At The Guardian: Nobel-winning economists challenge conventional thinking on recovery. I thought it was confusingly written. But there are a few sentences I have to address:
Princeton university professor Christopher Sims threw the first punch. Monetarists, he said, believe that an expansion of debt is like an expansion of money and can cause inflation. There are two reasons why this view is wrong. The first is that interest is paid on this debt, so it is not free money. More importantly, the newly minted central bank debt, which amounts to more than $5tn (£3tn), is a weak policy that has failed to increase consumer demand and therefore has little effect on inflation.
To go back a step, the expansion of money by central banks, familiar to us as quantitative easing (QE), was sold to politicians as a way to encourage bank lending, increase consumer spending and generate moderate inflation. Sims said QE is weak when governments accompany the bond buying with dire warnings of the need to tackle these debts at a later date – either through cuts in expenditure or higher taxes.
There's too many thoughts in there, and not enough focus. But anyway, Professor Sims says some people think "an expansion of debt is like an expansion of money and can cause inflation." Of course it is, and of course it can. And it has. Look at it from the other side: a shrinkage of debt is like a shrinkage of money and can cause deflation. One of the great concerns of the Federal Reserve in the years since the crisis was to avoid deflation. Back in 2009, for example, Glenn D. Rudebush of the San Francisco Fed wanted to "prevent inflationary expectations from falling too low". He wasn't fighting inflation. He was fighting deflation.
With falling debt comes deflation. With rising debt comes inflation. Professor Sims denies it. Why? Because "interest is paid on this debt, so it is not free money." This is like random thoughts from nowhere.
Yes, interest is paid on debt. It is the cost of keeping money in circulation. The alternative is to snatch a dollar out of circulation -- a dollar of income -- and use it to pay down debt. Until you do that, you are paying interest to keep money in circulation, the money that you borrowed and spent into circulation.
Here's the thing: The interest that we pay to keep money in circulation is an economic cost. For me, it competes with other uses of that money, like going out to dinner once in a while or buying a new computer. For businesses, the cost of keeping money in circulation competes with the cost of labor. Business interest costs compete with business labor costs for business dollars. The more they pay as interest, the less remains for wages and salaries.
// Today's post title is from yesterday's post.
5 comments:
Hi Art,
I think you are criticizing Sims for what some reporter confusingly wrote about him.
Here is a link to the speech by Sims:
http://www.mediatheque.lindau-nobel.org/videos/33961/christopher-sims/laureate-sims
"I think you are criticizing Sims for what some reporter confusingly wrote about him."

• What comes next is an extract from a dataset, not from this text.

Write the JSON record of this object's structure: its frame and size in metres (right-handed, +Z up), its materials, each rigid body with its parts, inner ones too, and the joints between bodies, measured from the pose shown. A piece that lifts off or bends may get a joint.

Yeah, I was a little bit sensitive to that... I did say the thing was "confusingly written". But such statements certainly do need to be criticized -- you can't let them stand as if they were valid. I cant.
You notice, I didn't even give the name of confused guy who wrote the article!
Thanks for the link. I'll check it out.
You can see Sims' remarks in full at this link.
It's about 30 minutes but I found it well worth the time with a lot of points that make for good discussion. Definitely more to it than what came through in the guardian article.
Art given our previous go at Miltie, you will get a chuckle out of this one - David Glasner — Real and Pseudo Gold Standards: Could Friedman Tell the Difference?
Clonal, good one. My favorite part:
"Just to digress for a moment, I will admit that when I first read this paper as an undergraduate I was deeply impressed by his introductory statement, but found much of the rest of the paper incomprehensible."
Yeah, that happens to me all the time!